Still from ‘Escape into Night’, a TV miniseries adaptation of the book from 1972, showing Marianne (Vikki Chambers) and Mark (Steven Jones) inside the upstairs room of the house.
Image: werewolf.co.nz

Earth Alpha – and a Bookish Miracle

Huzzah! Let joy be unconfined! My Bookish Mystery has been solved.

Yesterday evening – as a direct result of my blog appeal for help in tracing a book I knew I’d read as a little girl, but whose author and title I’d long forgotten – I got a message which said: ‘Is this it?’

It was, dear readers. It was.

I think this was even the cover of the edition I read as a kid.
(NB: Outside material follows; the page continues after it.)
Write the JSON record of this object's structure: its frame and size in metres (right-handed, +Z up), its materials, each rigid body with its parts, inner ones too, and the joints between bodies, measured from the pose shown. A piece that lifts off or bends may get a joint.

Image: found0bjects.blogspot.com

I think this was even the cover of the edition I read as a kid.
Image: found0bjects.blogspot.com

The book is called Marianne Dreams, and the author – who sadly died in 2001 – was Catherine Storr. Embarrassingly, the book now has its own Wikipedia page and everything; if I’d just run another Google search, I probably could have found it myself. I hadn’t actually looked for it for a few years, since long before the age of Wikipedia and the excellent Google that we have now. But no matter.

The book that has haunted me for nearly thirty years has been tracked down.

I found a reissued edition from 2006 which is still in print, and I’ve already ordered it from my favourite bookshop, which also happens to be the place in which I used to work as a bookseller. They’re used to me and my oddnesses there. I cannot wait to have this story in my hands again, and I cannot wait to read it and see whether the terrifying power it had over my brain as a kid is still there.

I am so excited.

I remember this illustration, in particular – it was always the top right-hand window of the house in the drawing that made me quiver inside, and it was this image that convinced me the right book had been found.

Image: gaskella.wordpress.com

Image: gaskella.wordpress.com

That’s the window to the room where Mark – a little boy, not a little girl, as I’d remembered – is being held captive by the power of the standing stones all around. I wasn’t mixing it up with Penelope Lively, after all; there was a stone circle in this book, too. Perhaps there’s hope for my aged memory banks yet.

Anyway. Thank you to everyone who retweeted my appeal and offered suggestions, and I’ll let y’all know in a few weeks whether the book is as good as, or better than, I remembered.

Image: ololbhills.catholic.edu

Image: ololbhills.catholic.edu

It also, in all likelihood, hasn’t escaped your notice that today is Friday. That means – yesirree – it’s Flash! Friday again. This week, the required element to include was ‘Space Travel’, and the prompt image was this fine photograph here:

Bicycle tunnel, double exposure. CC photo by r. nial bradshaw. Image: flashfriday.wordpress.com

Bicycle tunnel, double exposure. CC photo by r. nial bradshaw.
Image: flashfriday.wordpress.com

So, this is what I made of it:

Earth Alpha

Dan didn’t bother hailing; his words just boomed right through my skull, out of nowhere. I adjusted the volume on my CochliCall as he spoke.

‘Nico!’ he said. ‘Where are you?’

‘Oh, hey, Dan. Thanks for yelling.’

‘Shut up, and get over here. It’s happening!’

‘But – this early?’

Dan just tssked, and disconnected.

I had to think fast. Dad – working. Mom, offworld. Dan and me had sworn, as kids, that we’d watch the landing together, and I was going to keep my promise.

But that didn’t solve my immediate problem – transport.

Then, I remembered. Great-great-gramp’s bike!

I skidded to the garage. Dad kept it in good nick, for nostalgia’s sake, but I’d never learned how to operate it. I did my best.

As I rode, I watched the sky. Earth Omega was beautiful, and all, but I couldn’t wait to see Earth Alpha. Our origin planet, long abandoned.

I smiled, pedalling faster. Maybe now, we could finally start going home.

***

So, that’s where I’m at this Friday morning – dreaming of worlds unknown, some of them made from words. I hope a wonderful day awaits you all.